What is a superstar? That is the end goal of freelance illustration. You want to be a name, and you have a brand and a style that should be yours and yours alone. People come to you because of your look that only you can do and the easier someone can work in your style the harder time you're going to have. A coding guru on the other hand, is not someone who does one thing really well, but does a lot of things proficiently. While still mixed up with being a "wizard" who should be able to do everything themselves, their skills are most valued when they can integrate with another's style.

Style vs Adaptation

Cribbing someone else's style is the worst thing you can do as an illustrator, even if it's a great style of a master. Conforming to a coding style and directly learning and implementing from great code is just common sense here. I'm actually quite good at mimicry, but illustration is about being a super unique star, so that doesn't really help me there. Being able to add something to someone's art in their own style isn't as helpful as being able to add to working code in the proper guidelines. Open source encourages collaboration and adaptation, and the fact that most of this is free is absolutely amazing!

Reusability and Plagiarism

For illustration referencing from photos too closely is bad. Reusing backgrounds is bad. Reusing poses is bad. Using something already resolved for you is bad. This goes beyond bad for beginners, as in your will be disowned and not seen as very good if you lean on anything but rigid anatomical studies from your brain and life drawing, unless it fits in with your unique style, but it's still gotta flow. Someone already did what your trying to do with coding? Not only should you use it, they usually want you to use it and have given it freely. In fact it's probably already a npm package ready to install. Again, with the bad for beginners, you should always learn why something works, but when you've got it, what handy tools there are! Reusing code is efficient, and you can make it better along the way.

Big to Small vs Small to Big

Speaking of reusability, the way you build is also different. Each of them will require a bigger picture, but the way you build them is different. Flow comes first in art, and you must find the composition first.

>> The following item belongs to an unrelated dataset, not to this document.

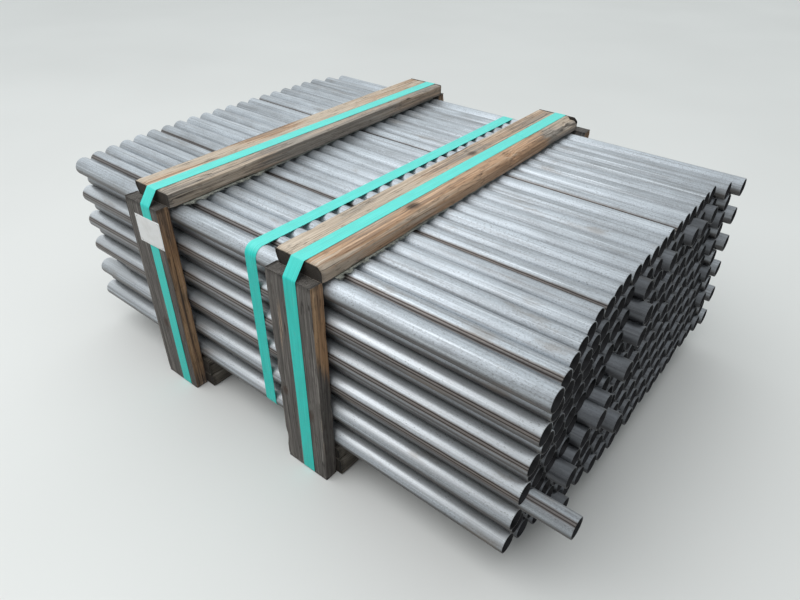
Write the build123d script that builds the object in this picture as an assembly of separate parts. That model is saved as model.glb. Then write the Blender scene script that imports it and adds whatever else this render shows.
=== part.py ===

You might be in the mood to draw a fine bow on someone's head, but if you don't nail down the right look, shape, perspective or fluffiness you've got to redo it. After you've done that great bow, you can realize everything needs to move and now the bow needs to come from a different angle. This is why you work from big to small, because small details are only details and not an integral part of the bigger picture or feeling of a work. And remember, you can't just take that bow and stick it on another place, it's lazy to reuse things especially if they were not specifically crafted for this piece. On the other hand, I quite like React and it's components. Self encapsulating modules, I find myself copying over sass mixins that I reuse often and have a dedicated file for utility classes. The smaller pieces you use to build you code, the better it can be maintained, by not just you, but others as well. The hard work you put into the details can be measured in the end, wither it's readability, performance, or reusabilty.

Personal

Good art is what I do in my high periods, when I can envision a grand thing and work out a flow. Unfortunately, I am afflicted with mental illness so I have many low periods. As of this year, steady code is what I do in my low periods. It just suits that step of my life and lets me work on the small things without the torment of not being big enough. Each little cog is, or at least feels, important. So if I make little things, that's okay, because I can use them to make bigger things whenever I come back to my high periods.

For those of you who switched jobs (or passions) into programming from another career/hobby, how do you think those two compare? What fundamentals differ, and how do you see coding? Am I just too green?